Depuis plus de 30 ans, Santé Canada interdit aux hommes ayant eu une relation sexuelle avec un autre homme (HRSH) de faire un don de sang. Toutefois, cette politique a été révoquée au mois de mai dernier et, à partir de ce lundi le 22 juillet, les HRSH ont maintenant le droit de donner du sang, pourvu qu’ils pratiquent l’abstinence depuis au moins cinq ans.
Certains perçoivent ceci comme un pas dans la bonne direction vers l’éradication d’une pratique discriminatoire envers les hommes homosexuels. Comme Lloyd le souligne, « il s’agit de se sentir accepté à Montréal et au Canada. Certains hommes gais auront maintenant le droit de contribuer, et c’est bien comme ça. »
La levée de l’interdiction peut être attribuée à l’avènement de nouvelles techniques de dépistage sanguin beaucoup plus efficaces. Dr Jean-Pierre Routy, un expert de la pathogenèse du VIH de l’Hôpital Royal Victoria du Centre universitaire de santé McGill (CUSM), décrit les tests modernes de dépistage du VIH comme étant « très efficaces à partir de 10 jours après l’infection initiale ». Étant donné ce fait, il va jusqu’à poser la question « pourquoi Santé Canada exige-t-il une période d’attente de cinq ans plutôt que de deux semaines? »
Dr Norbert Gilmore, directeur du Service de maladie chronique virale du CUSM partage également son point de vue : « pouvez-vous imaginer demander à une portion de la population d’éviter les rapports sexuels pendant cinq ans uniquement pour qu’ils puissent volontairement donner du sang? »
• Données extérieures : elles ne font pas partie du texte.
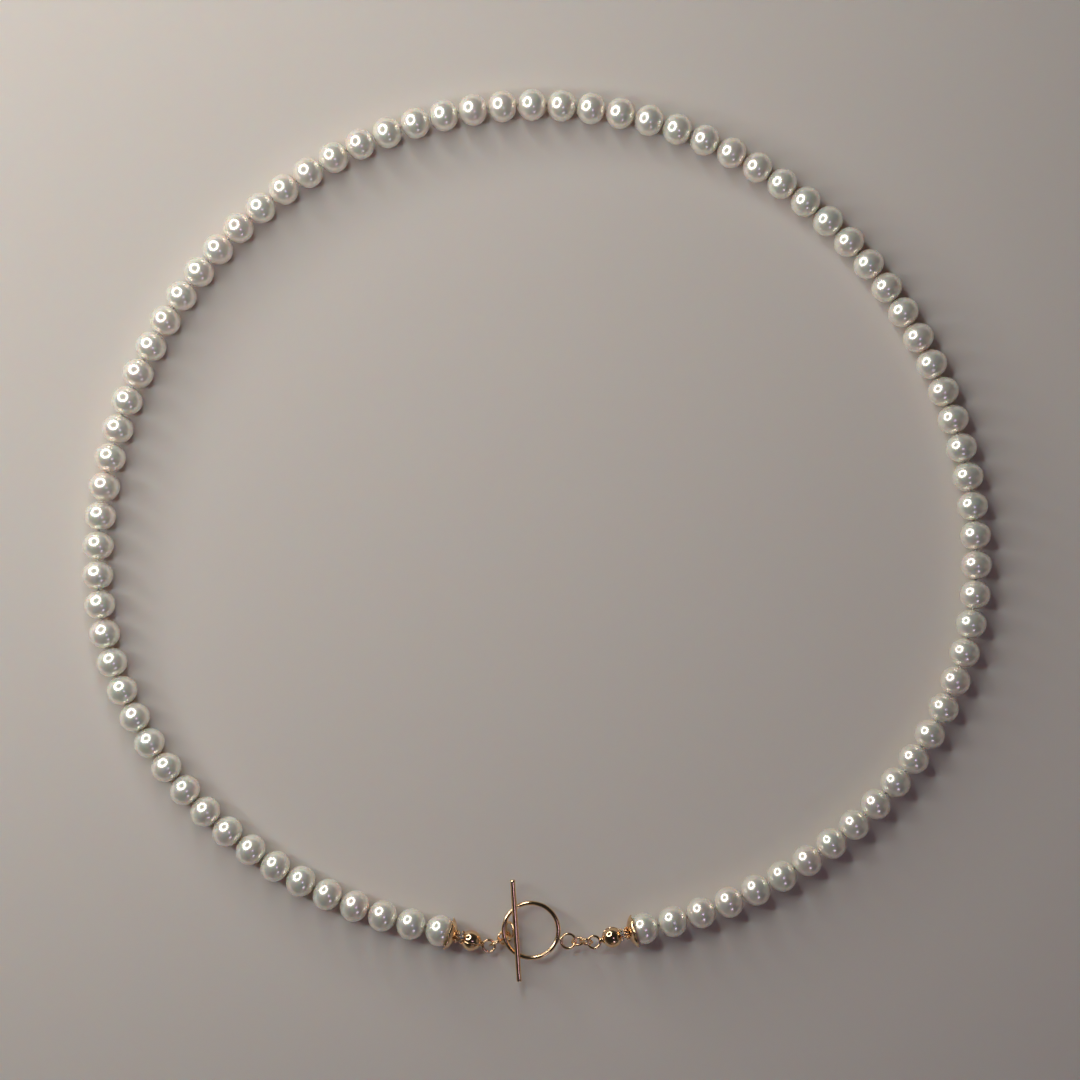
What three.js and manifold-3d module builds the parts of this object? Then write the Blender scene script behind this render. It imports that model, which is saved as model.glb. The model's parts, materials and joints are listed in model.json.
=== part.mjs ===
// Single-strand pearl necklace, fastened with a bar-and-ring toggle clasp and lying flat.
// Units are millimetres, +Z is up, and the pearls rest on z = 0.
import * as THREE from 'three';
import { mergeVertices } from 'three/addons/utils/BufferGeometryUtils.js';
import Module from 'manifold-3d';

const wasm = await Module();
wasm.setup();

// ---- Driving dimensions ----
const PEARL_COUNT = 85;
const PEARL_RADIUS = 2.4; // across the strand
const PEARL_GAP = 0.25; // between neighbouring pearls that are free to bend
const BORE_RADIUS = 0.5; // drilled hole, eased for the wire to flex in
const PEARL_SIDES = 8; // facets round a pearl, one of them facing straight down
const NECK_RADIUS = 1.0; // where two pearls of a pair are joined

const WIRE_RADIUS = 0.18; // beading wire
const WIRE_SIDES = 6;

const CAP_LIFT = 0.28; // the cap rims hold the ends of the strand off the surface
const LIFT_PEARLS = 4; // over which the strand rises to the caps

const TIP_REACH = 7.85; // end pearl's centre to the middle of the bead tip's loop
const BALL_REACH = 5.0; // end pearl's centre to the middle of the clamshell ball
const BALL_RADIUS = 1.6;
const BALL_WALL = 0.3;
const TIP_LOOP_RADIUS = 0.92; // to the middle of its wire
const LINK_WIRE = 0.2; // wire radius of every small loop and jump ring

const RING_RADIUS = 4.15; // toggle ring, to the middle of its wire
const RING_WIRE = 0.35;
const RING_LOOP_RADIUS = 1.1;
const BAR_LENGTH = 15.4;
const BAR_RADIUS = 0.4;
const BAR_LOOP_RADIUS = 1.175;

// The strand lies in an egg-shaped oval: two half ellipses of one width, joined where it is widest.
const OVAL_HALF_WIDTH = 66.5;
const OVAL_UPPER_HEIGHT = 70;
const OVAL_LOWER_HEIGHT = 56.3;
const OVAL_WIDEST_Y = -5;
const LEFT_END_X = -14.7; // the end pearls, one on each side of the clasp
const RIGHT_END_X = 16.2;

// ---- Colours ----
const pearlMaterial = new THREE.MeshStandardMaterial({ color: 0xe9e2d6, roughness: 0.22, metalness: 0.05 });
const goldMaterial = new THREE.MeshStandardMaterial({ color: 0xd9a441, roughness: 0.18, metalness: 1 });
const wireMaterial = new THREE.MeshStandardMaterial({ color: 0xb9b6ae, roughness: 0.4, metalness: 0.8 });

const necklace = new THREE.Group();

// ---- Solids ----

// A closed three.js geometry as a solid that can be joined or cut.
function toSolid(geometry, matrix = new THREE.Matrix4()) {
  const plain = (geometry.index ? geometry.toNonIndexed() : geometry.clone()).applyMatrix4(matrix);
  plain.deleteAttribute('normal');
  plain.deleteAttribute('uv');
  const merged = mergeVertices(plain, 1e-4);
  const vertProperties = merged.attributes.position.array;
  const corners = merged.index.array;
  const triVerts = [];
  for (let i = 0; i < corners.length; i += 3) {
    const [a, b, c] = corners.slice(i, i + 3);
    const hasArea = a !== b && b !== c && c !== a;
    if (hasArea) triVerts.push(a, b, c);
  }
  return new wasm.Manifold(new wasm.Mesh({ numProp: 3, vertProperties, triVerts: new Uint32Array(triVerts) }));
}

// The geometry of a joined solid.
function toGeometry(solid) {
  const mesh = solid.getMesh();
  const geometry = new THREE.BufferGeometry();
  geometry.setAttribute('position', new THREE.BufferAttribute(mesh.vertProperties, 3));
  geometry.setIndex(new THREE.BufferAttribute(mesh.triVerts, 1));
  return geometry;
}

// A profile of [radius, height] pairs, closed on itself, turned about Y with a facet facing +Z.
function turned(profile, sides) {
  const outline = [...profile, profile[0]].map(([radius, height]) => new THREE.Vector2(radius, height));
  return new THREE.LatheGeometry(outline, sides, Math.PI / sides);
}

// A closed ring of round wire in the local XY plane.
function wireRing(radius, wire, steps, sides = 6) {
  return new THREE.TorusGeometry(radius, wire, sides, steps);
}

// A frame at a point whose Y axis runs along a direction and whose Z axis leans as near +Z as it can.
function frameAlong(origin, direction) {
  const y = direction.clone().normalize();
  const x = y.clone().cross(new THREE.Vector3(0, 0, 1)).normalize();
  const z = x.clone().cross(y);
  return new THREE.Matrix4().makeBasis(x, y, z).setPosition(origin);
}

// A frame at a point whose Z axis is a ring's axis.
function frameFacing(origin, axis) {
  const turn = new THREE.Quaternion().setFromUnitVectors(new THREE.Vector3(0, 0, 1), axis.clone().normalize());
  return new THREE.Matrix4().makeRotationFromQuaternion(turn).setPosition(origin);
}

function addPart(name, geometry, material, frame) {
  const mesh = new THREE.Mesh(geometry, material);
  mesh.name = name;
  frame.decompose(mesh.position, mesh.quaternion, mesh.scale);
  necklace.add(mesh);
  return mesh;
}

// ---- Strand layout ----

// From the left end pearl, over the top and down to the right end pearl.
class StrandRoute extends THREE.Curve {
  getPoint(share, target = new THREE.Vector3()) {
    const start = 2 * Math.PI - Math.acos(LEFT_END_X / OVAL_HALF_WIDTH);
    const finish = -Math.acos(RIGHT_END_X / OVAL_HALF_WIDTH);
    const angle = THREE.MathUtils.lerp(start, finish, share);
    const height = Math.sin(angle) > 0 ? OVAL_UPPER_HEIGHT : OVAL_LOWER_HEIGHT;
    const x = OVAL_HALF_WIDTH * Math.cos(angle);
    return target.set(x, OVAL_WIDEST_Y + height * Math.sin(angle), PEARL_RADIUS);
  }
}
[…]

Gilmore perçoit ceci comme étant une question de confiance envers la communauté gaie. « Il faut que les Canadiens fassent confiance à l’honnêteté de la santé sexuelle des HRSH donneurs de sang, sinon nous allons continuer de faire preuve de discrimination à leur égard », dit-il. « Bien que Santé Canada ait de bonnes intentions, le message présentement véhiculé envers la communauté gaie est qu’elle est “présumée infectée jusqu’à preuve du contraire”, ce qui n’est pas vraiment une bonne façon de mettre un terme à ce genre de stigmatisation. »
Lorsqu’on lui demande s’il prévoit faire un don de sang dans le futur, Lloyd répond qu’il aimerait bien pouvoir le faire, mais que ce n’est pas réaliste. « Il faudrait que je quitte mon conjoint dès aujourd’hui pour pouvoir donner du sang en 2018 », dit-il. « Peut-être est-ce seulement un premier pas positif; peut-être que dans quelques années Santé Canada réduira la période d’attente à deux semaines. »
Le Canada n’est pas la première nation à lever l’interdiction des dons de sang HRSH : en 2011, le Royaume-Uni, la Finlande et l’Australie ont également éliminé l’interdiction du don de sang et imposé une période d’attente d’un an. Couramment en France, les débats sont en cours au parlement de lever l'interdiction sur les dons de sang par les HRSH.